Over recent decades few topics of American history have been subject to
greater attention and more thorough revision than African Americans in
colonial times. Acclaimed works by leading scholars, relying on new
bodies of evidence and writing from a fresh, Atlantic perspective, have
provided a broadened, more nuanced view of the topic. In this third
edition of one of the most popular books in our American History Series,
Donald Wright works new interpretations into a narrative that provides a
clear understanding of the scope and nature of the early
African-American experience. Included are discussions of African
Americans' African origins; the Atlantic slave trade, based on the
latest data from an on-line Trans-Atlantic Slave Trade Database; the
origins of slavery and race-based prejudice in the mainland colonies;
the evolutionary formation of African-American culture; and the effects
of the American Revolution on men and women of African descent, at the
time and long thereafter.
This third edition views African Americans in the British North-American
mainland colonies more as their contemporaries did: as persons from one
of the four continents who interacted economically, socially, and
politically over a period of 180 years in a vast, vibrant, complex
Atlantic world.
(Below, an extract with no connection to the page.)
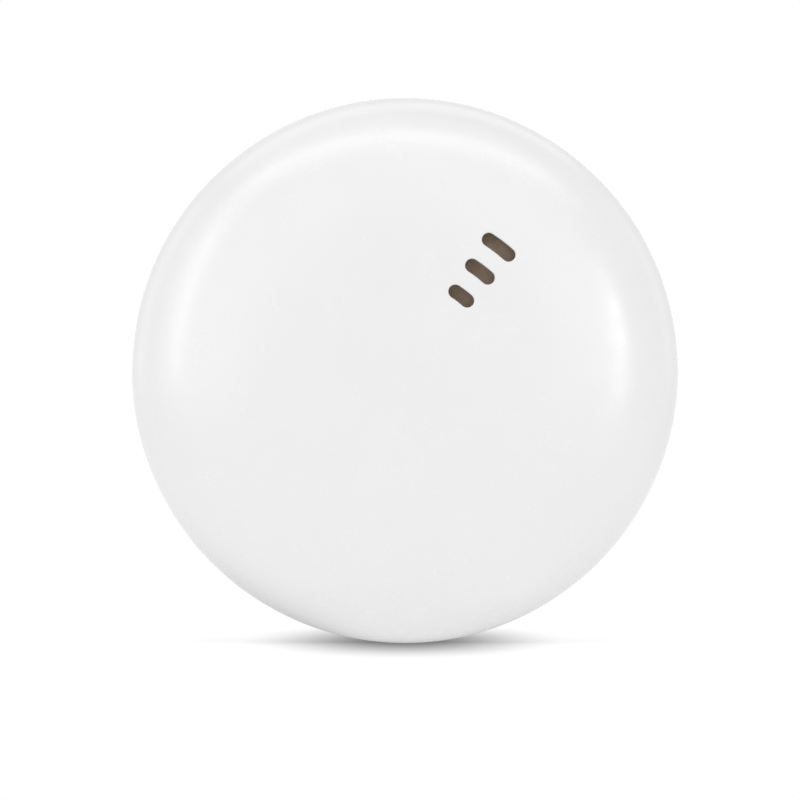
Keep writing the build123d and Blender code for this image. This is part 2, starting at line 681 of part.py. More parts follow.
# Driver chip of the sounder
with BuildPart() as alarm_chip:
    chip(alarm_chip_place, ALARM_CHIP_SIZE, ALARM_CHIP_LEGS)
alarm_chip.part.label = "alarm_chip"
export_step(alarm_chip.part, "parts/alarm_chip.step")

# Timing crystal
with BuildPart() as timing_crystal:
    blocks(board_front, board_front + CRYSTAL_HEIGHT, [crystal_place], CRYSTAL_SIZE)
    fillet(timing_crystal.edges().filter_by(Axis.Y), radius=EDGE_ROUND)
timing_crystal.part.label = "timing_crystal"
export_step(timing_crystal.part, "parts/timing_crystal.step")

# Boost inductor: a drum with a groove between two flanges
with BuildPart() as boost_inductor:
    bars(board_front, board_front + INDUCTOR_HEIGHT, [inductor_place], INDUCTOR_RADIUS)
    groove_rear = board_front + INDUCTOR_HEIGHT / 4
    groove_front = board_front + 3 * INDUCTOR_HEIGHT / 4
    groove_floor = INDUCTOR_RADIUS - INDUCTOR_GROOVE
    tubes(groove_rear, groove_front, [inductor_place], 2 * INDUCTOR_RADIUS, groove_floor, Mode.SUBTRACT)
boost_inductor.part.label = "boost_inductor"
export_step(boost_inductor.part, "parts/boost_inductor.step")

# Capacitors: two upright cans
with BuildPart() as capacitors:
    bars(board_front, board_front + CAPACITOR_HEIGHT, capacitor_places, CAPACITOR_RADIUS)
    fillet(capacitors.faces().group_by(Axis.Y)[0].edges(), radius=EDGE_ROUND)
capacitors.part.label = "capacitors"
export_step(capacitors.part, "parts/capacitors.step")

# Chip resistors and chip capacitors
with BuildPart() as chip_components:
    blocks(board_front, board_front + CHIP_PART_HEIGHT, chip_part_places, CHIP_PART_SIZE)
chip_components.part.label = "chip_components"
export_step(chip_components.part, "parts/chip_components.step")

# Indicator light on the board: a square body with a round lens
with BuildPart() as indicator_led:
    blocks(board_front, board_front + LED_HEIGHT / 2, [led_place], (LED_SIZE, LED_SIZE))
    bars(board_front + LED_HEIGHT / 2, board_front + LED_HEIGHT, [led_place], LED_SIZE / 2 - PRESS_GAP)
indicator_led.part.label = "indicator_led"
export_step(indicator_led.part, "parts/indicator_led.step")

# Test switch: a square body with a bore, open towards the cover
bore_rear = board_front + SWITCH_FLOOR
with BuildPart() as test_switch_body:
    blocks(board_front, switch_front, [switch_place], (SWITCH_SIZE, SWITCH_SIZE))
    fillet(test_switch_body.edges().filter_by(Axis.Y), radius=EDGE_ROUND)
    bars(bore_rear, switch_front, [switch_place], PLUNGER_RADIUS + GUIDE_GAP, Mode.SUBTRACT)
test_switch_body.part.label = "test_switch_body"
export_step(test_switch_body.part, "parts/test_switch_body.step")

# Test switch plunger: slides in the body's bore
with BuildPart() as test_switch_plunger:
    bars(switch_front - PLUNGER_DEPTH, plunger_front, [switch_place], PLUNGER_RADIUS)
test_switch_plunger.part.label = "test_switch_plunger"
export_step(test_switch_plunger.part, "parts/test_switch_plunger.step")


def optic_plane(angle, radius):
    """The plane across an optic's axis at a radius in the chamber: its normal points at the middle."""
    x, z = polar(radius, angle, chamber_place)
    inwards = (-cos(radians(angle)), 0, -sin(radians(angle)))
    return Plane(origin=(x, -optic_depth, z), x_dir=(0, 1, 0), z_dir=inwards)


def optic(angle, gap, mode=Mode.ADD):
    """A round-nosed optic with a flange and two legs, grown by a gap where it is a pocket."""
    radius = OPTIC_DIAMETER / 2 + gap
    with BuildSketch(optic_plane(angle, optic_nose + OPTIC_LENGTH + gap)) as flange:
        Circle(radius + OPTIC_FLANGE)
    extrude(flange.sketch, amount=2 * (OPTIC_FLANGE + gap), mode=mode)
    with BuildSketch(optic_plane(angle, optic_nose + OPTIC_LENGTH + gap)) as barrel:
        Circle(radius)
    extrude(barrel.sketch, amount=OPTIC_LENGTH - radius + 2 * gap, mode=mode)
    with Locations(optic_plane(angle, optic_nose + radius)):
        Sphere(radius, mode=mode)
    leg = LEG + 2 * gap
    flange_back = polar(optic_nose + OPTIC_LENGTH + LEG, angle, chamber_place)
    with BuildSketch(facing(board_front)) as legs:
        for side in (-1, 1):
            with Locations(polar(side * LEG_SPACING / 2, angle + 90, flange_back)):
                Rectangle(2 * leg, leg, rotation=angle)
    extrude(legs.sketch, amount=optic_depth + leg / 2 - board_front, mode=mode)


# Chamber base: disc with a sensing hollow, pockets for the optics and pegs that stand in the board
with BuildPart() as chamber_base:
    bars(board_front, chamber_floor, [chamber_place], chamber_radius)
    bars(board_rear, board_front, chamber_pegs, FOOT_RADIUS)
    sensing_radius = chamber_radius - SENSING_INSET
    bars(chamber_floor - SENSING_DEPTH, chamber_floor, [chamber_place], sensing_radius, Mode.SUBTRACT)
    for optic_angle in (LED_ANGLE, DIODE_ANGLE):
        optic(optic_angle, PRESS_GAP, Mode.SUBTRACT)
        with BuildSketch(optic_plane(optic_angle, optic_nose + OPTIC_LENGTH / 2)):
            Circle(OPTIC_DIAMETER / 3)
        extrude(amount=optic_nose, mode=Mode.SUBTRACT)
chamber_base.part.label = "chamber_base"
export_step(chamber_base.part, "parts/chamber_base.step")

# Infrared lamp of the chamber
with BuildPart() as infrared_led:
    optic(LED_ANGLE, 0)
infrared_led.part.label = "infrared_led"
export_step(infrared_led.part, "parts/infrared_led.step")

# Light sensor of the chamber
with BuildPart() as photodiode:
    optic(DIODE_ANGLE, 0)
photodiode.part.label = "photodiode"
export_step(photodiode.part, "parts/photodiode.step")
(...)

It shows how the mainland North-American society that
resulted from these interactions reflected the mix of Atlantic cultures
and how the republic that a group of these people eventually constructed
used European ideas to support creation of a favorable situation for
those in control, persons largely of European descent. The African and
African-American men and women, whose forebears had added greatly to the
region's economic and cultural viability, found themselves in 1789 with
the least benefit from the nation they helped bring into existence.
Of special value is the book's bibliographical essay, an expansion and
updating of earlier versions that led the historian Ira Berlin to label
Wright "the historiographer of slavery in the early period."